» **Task prompt**: Extract all lines in the data that contain the word "imported".
── Provided material
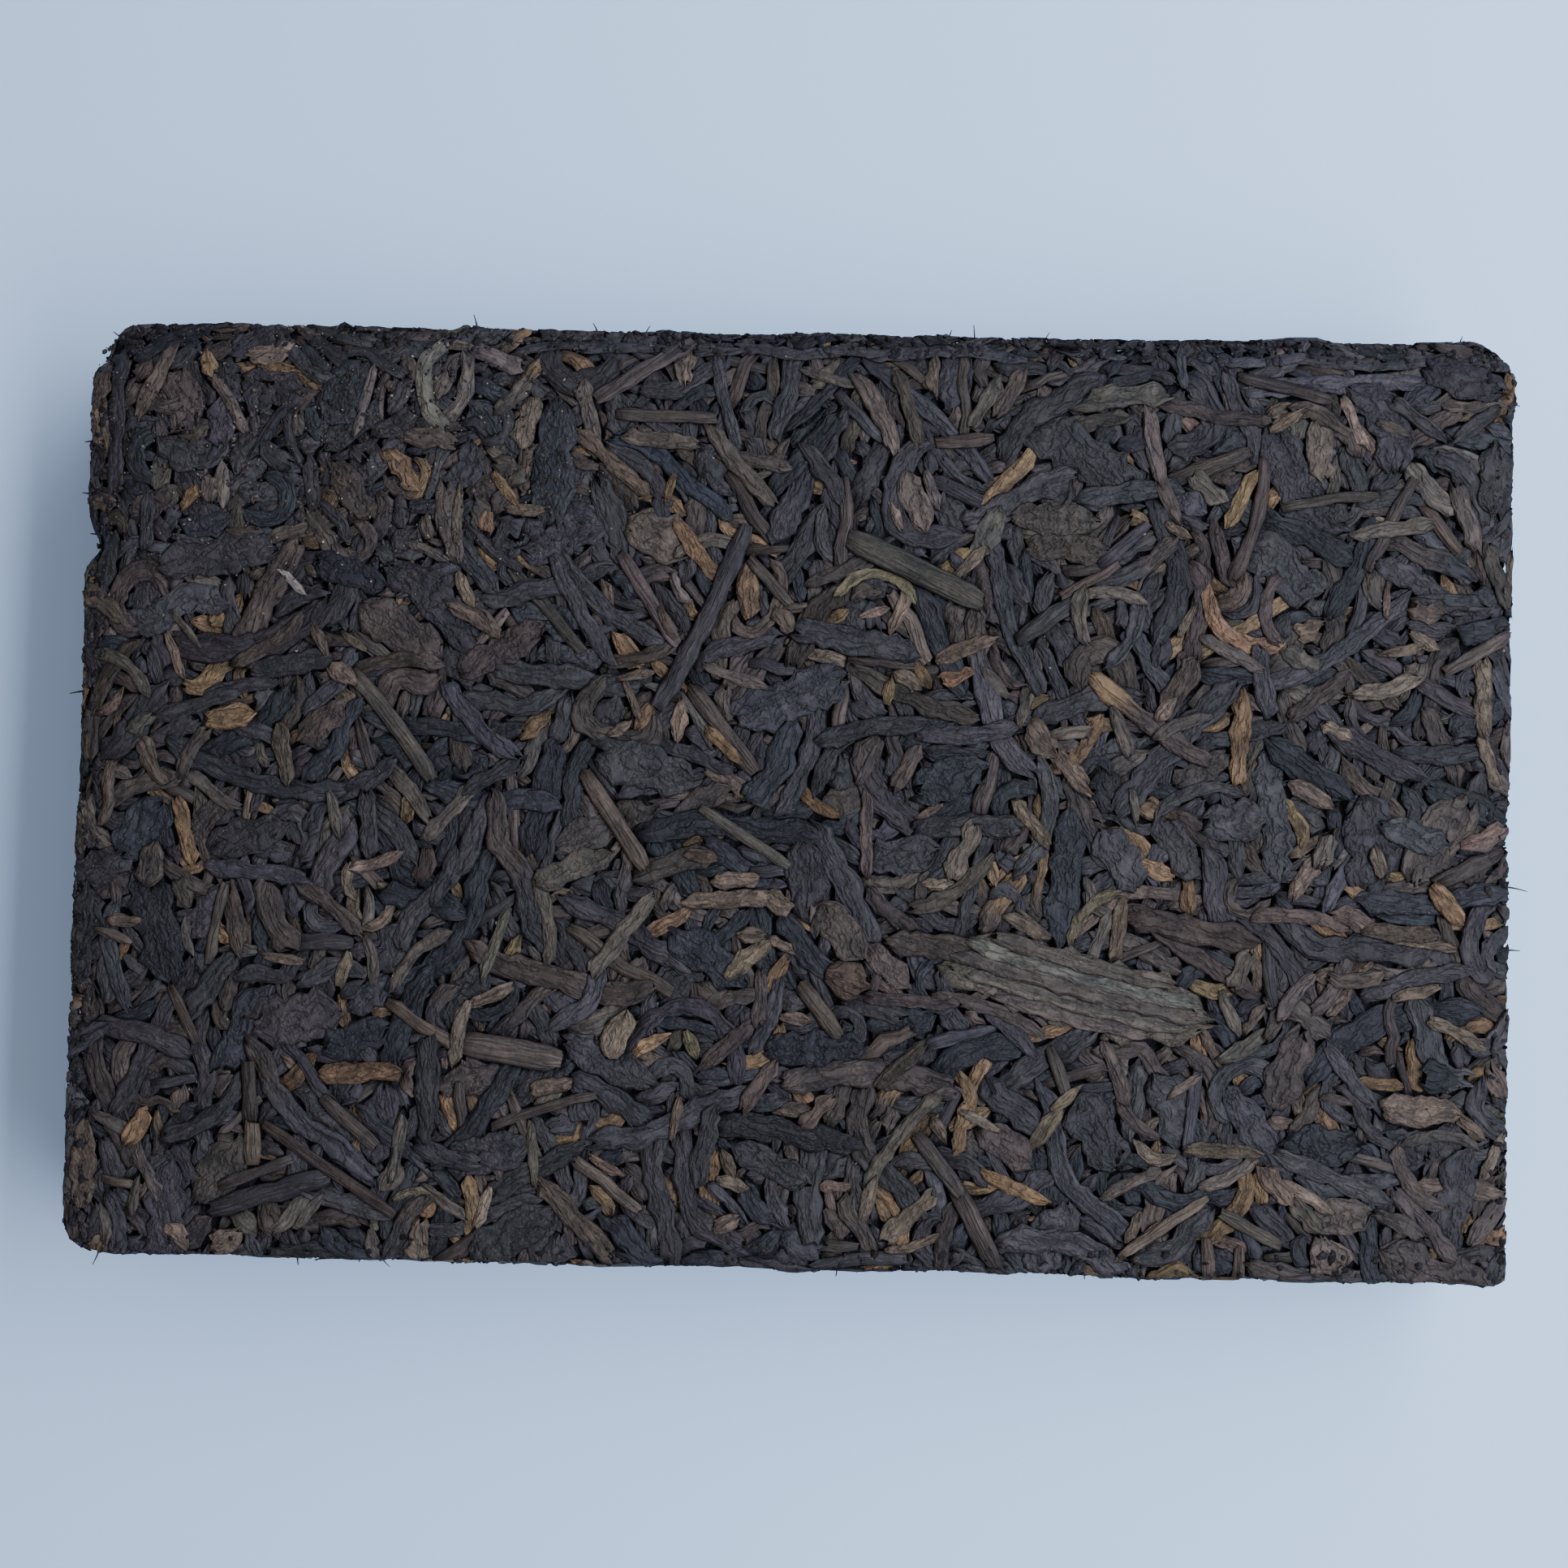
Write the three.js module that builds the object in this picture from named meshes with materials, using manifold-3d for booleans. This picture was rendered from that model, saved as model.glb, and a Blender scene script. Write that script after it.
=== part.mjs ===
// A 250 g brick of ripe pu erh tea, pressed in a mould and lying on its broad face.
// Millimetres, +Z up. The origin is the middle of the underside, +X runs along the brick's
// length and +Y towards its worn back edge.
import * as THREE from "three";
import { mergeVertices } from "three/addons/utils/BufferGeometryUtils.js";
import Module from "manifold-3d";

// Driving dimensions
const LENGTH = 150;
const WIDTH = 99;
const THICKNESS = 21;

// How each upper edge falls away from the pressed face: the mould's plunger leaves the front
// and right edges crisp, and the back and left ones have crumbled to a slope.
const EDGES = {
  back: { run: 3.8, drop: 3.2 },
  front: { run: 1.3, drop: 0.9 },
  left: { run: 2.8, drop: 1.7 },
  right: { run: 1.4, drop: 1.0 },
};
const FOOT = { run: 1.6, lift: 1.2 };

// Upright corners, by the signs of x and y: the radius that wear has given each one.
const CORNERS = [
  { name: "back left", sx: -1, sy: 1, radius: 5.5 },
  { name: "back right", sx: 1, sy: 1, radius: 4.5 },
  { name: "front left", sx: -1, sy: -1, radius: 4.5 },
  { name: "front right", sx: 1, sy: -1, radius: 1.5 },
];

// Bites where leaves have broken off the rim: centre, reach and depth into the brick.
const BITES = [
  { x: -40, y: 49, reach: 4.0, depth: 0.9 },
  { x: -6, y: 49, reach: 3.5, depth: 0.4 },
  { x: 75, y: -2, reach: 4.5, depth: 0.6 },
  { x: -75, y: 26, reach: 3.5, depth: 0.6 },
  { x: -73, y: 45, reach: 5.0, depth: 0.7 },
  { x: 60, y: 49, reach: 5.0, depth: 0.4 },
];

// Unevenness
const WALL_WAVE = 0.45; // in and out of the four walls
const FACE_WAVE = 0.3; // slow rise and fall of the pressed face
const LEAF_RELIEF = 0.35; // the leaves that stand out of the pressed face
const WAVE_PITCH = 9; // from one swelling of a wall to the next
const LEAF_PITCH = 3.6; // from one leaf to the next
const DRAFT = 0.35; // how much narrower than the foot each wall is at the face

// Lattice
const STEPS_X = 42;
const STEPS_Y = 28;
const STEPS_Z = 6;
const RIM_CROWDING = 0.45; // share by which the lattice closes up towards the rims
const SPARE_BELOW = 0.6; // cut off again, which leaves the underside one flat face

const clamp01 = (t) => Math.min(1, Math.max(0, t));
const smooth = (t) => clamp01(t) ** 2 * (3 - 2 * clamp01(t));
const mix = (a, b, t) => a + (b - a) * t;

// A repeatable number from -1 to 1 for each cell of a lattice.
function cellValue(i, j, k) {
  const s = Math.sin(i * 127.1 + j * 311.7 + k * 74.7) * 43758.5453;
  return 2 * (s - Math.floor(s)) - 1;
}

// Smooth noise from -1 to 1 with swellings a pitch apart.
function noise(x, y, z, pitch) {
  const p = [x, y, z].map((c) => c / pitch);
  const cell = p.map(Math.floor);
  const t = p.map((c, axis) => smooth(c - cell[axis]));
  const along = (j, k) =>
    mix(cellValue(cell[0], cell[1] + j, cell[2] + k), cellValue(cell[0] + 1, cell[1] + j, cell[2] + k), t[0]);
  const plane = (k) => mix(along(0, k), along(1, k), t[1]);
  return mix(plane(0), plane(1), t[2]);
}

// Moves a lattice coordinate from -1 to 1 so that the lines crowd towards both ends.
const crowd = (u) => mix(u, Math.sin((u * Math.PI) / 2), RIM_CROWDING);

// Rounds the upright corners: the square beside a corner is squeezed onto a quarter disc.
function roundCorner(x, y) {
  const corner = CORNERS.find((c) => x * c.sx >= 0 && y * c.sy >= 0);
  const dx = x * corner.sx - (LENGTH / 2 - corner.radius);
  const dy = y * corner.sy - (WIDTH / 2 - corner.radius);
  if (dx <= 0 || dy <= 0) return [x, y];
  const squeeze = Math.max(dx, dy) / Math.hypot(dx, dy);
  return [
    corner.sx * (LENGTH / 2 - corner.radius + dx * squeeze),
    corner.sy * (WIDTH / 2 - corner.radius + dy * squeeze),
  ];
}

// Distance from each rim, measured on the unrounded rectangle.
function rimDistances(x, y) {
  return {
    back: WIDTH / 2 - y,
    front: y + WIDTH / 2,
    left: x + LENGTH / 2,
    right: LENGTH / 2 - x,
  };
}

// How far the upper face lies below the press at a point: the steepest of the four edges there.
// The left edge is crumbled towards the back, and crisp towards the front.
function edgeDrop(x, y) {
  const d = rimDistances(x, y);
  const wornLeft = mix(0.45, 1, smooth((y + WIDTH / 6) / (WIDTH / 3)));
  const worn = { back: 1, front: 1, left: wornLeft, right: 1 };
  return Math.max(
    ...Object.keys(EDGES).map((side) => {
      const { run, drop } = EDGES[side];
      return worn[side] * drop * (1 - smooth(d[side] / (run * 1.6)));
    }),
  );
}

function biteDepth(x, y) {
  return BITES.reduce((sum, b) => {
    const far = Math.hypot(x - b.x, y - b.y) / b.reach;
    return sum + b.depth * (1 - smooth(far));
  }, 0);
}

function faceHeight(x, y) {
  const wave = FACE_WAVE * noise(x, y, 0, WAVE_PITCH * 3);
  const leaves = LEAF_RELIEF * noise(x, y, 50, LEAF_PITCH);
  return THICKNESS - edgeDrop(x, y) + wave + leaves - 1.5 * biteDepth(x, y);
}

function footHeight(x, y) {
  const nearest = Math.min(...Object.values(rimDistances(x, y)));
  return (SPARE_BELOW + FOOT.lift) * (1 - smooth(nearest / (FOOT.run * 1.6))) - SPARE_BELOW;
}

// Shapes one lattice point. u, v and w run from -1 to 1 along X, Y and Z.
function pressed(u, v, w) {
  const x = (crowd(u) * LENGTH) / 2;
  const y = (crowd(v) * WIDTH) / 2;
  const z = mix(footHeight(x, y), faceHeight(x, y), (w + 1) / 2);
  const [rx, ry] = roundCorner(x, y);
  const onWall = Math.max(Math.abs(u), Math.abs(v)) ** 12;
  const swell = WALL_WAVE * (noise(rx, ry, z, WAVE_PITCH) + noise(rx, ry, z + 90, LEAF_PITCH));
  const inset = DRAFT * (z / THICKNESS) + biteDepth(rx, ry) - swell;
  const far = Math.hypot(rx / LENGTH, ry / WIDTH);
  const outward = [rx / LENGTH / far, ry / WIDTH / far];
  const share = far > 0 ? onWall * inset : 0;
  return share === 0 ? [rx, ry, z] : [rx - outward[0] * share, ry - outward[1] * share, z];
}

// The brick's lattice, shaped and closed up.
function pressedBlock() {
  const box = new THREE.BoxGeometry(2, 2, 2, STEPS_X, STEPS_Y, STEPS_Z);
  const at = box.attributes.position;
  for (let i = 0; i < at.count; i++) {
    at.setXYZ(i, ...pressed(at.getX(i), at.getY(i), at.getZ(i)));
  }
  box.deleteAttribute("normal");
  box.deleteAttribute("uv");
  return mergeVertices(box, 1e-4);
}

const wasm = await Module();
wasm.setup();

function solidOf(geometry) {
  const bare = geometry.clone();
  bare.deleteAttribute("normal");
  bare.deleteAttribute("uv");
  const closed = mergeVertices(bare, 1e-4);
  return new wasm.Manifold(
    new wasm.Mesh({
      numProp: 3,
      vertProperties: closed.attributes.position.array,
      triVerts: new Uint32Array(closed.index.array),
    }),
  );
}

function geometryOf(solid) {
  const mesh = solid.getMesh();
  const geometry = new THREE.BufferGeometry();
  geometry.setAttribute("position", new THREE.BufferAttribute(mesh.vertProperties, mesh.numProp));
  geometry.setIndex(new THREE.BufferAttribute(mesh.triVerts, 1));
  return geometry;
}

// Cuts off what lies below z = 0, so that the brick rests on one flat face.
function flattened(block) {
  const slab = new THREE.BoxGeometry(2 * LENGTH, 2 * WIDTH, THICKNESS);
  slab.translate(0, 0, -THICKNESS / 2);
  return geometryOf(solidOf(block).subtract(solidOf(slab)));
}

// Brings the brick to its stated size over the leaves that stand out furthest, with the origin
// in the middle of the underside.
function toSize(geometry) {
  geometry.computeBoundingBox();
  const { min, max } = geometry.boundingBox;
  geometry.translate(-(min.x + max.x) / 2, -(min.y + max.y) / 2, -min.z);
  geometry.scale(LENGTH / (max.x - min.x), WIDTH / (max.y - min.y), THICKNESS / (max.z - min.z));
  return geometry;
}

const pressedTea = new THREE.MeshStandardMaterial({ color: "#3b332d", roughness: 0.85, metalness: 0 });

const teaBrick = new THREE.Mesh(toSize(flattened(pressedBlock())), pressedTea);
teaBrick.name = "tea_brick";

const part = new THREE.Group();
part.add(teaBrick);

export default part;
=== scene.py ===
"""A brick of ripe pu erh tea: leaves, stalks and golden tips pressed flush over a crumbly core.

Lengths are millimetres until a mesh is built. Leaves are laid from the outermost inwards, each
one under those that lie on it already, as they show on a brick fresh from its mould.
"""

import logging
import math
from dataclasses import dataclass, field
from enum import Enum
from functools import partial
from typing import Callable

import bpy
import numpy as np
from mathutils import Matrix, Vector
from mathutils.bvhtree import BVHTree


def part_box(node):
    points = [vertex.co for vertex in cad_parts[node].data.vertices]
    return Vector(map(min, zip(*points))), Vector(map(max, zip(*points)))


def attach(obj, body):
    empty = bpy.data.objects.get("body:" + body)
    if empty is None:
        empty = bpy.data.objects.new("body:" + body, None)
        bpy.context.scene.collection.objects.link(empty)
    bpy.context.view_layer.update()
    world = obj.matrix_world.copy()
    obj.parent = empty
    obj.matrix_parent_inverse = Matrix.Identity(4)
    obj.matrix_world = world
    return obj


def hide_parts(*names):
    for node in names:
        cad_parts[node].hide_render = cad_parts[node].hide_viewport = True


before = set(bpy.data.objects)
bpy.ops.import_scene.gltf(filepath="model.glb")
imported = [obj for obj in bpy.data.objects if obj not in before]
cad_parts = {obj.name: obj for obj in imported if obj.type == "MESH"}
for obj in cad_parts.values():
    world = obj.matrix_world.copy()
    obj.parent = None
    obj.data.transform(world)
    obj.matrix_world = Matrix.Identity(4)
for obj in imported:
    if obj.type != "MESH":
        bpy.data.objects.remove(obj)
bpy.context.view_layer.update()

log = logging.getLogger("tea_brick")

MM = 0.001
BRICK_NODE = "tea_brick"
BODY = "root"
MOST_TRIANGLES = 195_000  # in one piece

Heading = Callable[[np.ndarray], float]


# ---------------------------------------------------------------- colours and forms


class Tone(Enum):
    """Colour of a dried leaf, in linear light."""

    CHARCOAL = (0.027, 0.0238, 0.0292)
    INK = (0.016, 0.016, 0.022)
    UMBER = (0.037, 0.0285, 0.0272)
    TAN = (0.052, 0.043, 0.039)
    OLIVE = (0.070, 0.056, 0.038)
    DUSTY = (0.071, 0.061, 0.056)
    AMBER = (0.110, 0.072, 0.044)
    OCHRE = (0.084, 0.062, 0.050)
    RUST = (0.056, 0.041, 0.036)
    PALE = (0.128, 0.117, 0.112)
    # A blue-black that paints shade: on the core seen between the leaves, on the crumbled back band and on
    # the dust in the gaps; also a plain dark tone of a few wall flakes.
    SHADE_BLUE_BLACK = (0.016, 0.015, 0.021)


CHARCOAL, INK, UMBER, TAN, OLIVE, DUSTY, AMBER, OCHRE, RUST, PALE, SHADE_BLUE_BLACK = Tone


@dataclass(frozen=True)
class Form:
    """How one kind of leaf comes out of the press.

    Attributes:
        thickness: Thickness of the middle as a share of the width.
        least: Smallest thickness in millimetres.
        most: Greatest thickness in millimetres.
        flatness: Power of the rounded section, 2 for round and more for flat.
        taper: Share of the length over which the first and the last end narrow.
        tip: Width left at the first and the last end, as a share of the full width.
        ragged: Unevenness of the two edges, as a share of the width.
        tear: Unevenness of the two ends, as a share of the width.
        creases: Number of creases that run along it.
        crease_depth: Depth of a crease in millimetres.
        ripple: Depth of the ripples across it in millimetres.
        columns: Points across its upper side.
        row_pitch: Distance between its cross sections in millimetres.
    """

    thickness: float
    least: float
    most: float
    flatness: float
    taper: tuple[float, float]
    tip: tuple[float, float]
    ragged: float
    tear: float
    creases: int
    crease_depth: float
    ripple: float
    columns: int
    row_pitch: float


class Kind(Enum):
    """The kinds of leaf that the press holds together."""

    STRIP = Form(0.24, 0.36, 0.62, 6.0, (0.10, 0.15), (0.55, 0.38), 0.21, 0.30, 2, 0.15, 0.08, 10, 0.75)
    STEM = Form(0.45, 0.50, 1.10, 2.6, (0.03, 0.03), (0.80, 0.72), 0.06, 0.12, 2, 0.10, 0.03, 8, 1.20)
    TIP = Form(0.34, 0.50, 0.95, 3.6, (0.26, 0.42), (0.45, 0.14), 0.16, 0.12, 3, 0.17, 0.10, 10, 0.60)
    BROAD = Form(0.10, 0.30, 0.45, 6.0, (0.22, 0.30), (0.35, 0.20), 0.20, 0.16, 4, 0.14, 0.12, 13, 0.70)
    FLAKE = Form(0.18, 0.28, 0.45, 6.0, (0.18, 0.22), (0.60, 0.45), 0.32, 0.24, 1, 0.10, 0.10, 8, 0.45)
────
» **Solution for this problem**:
imported = [obj for obj in bpy.data.objects if obj not in before]
cad_parts = {obj.name: obj for obj in imported if obj.type == "MESH"}
for obj in imported:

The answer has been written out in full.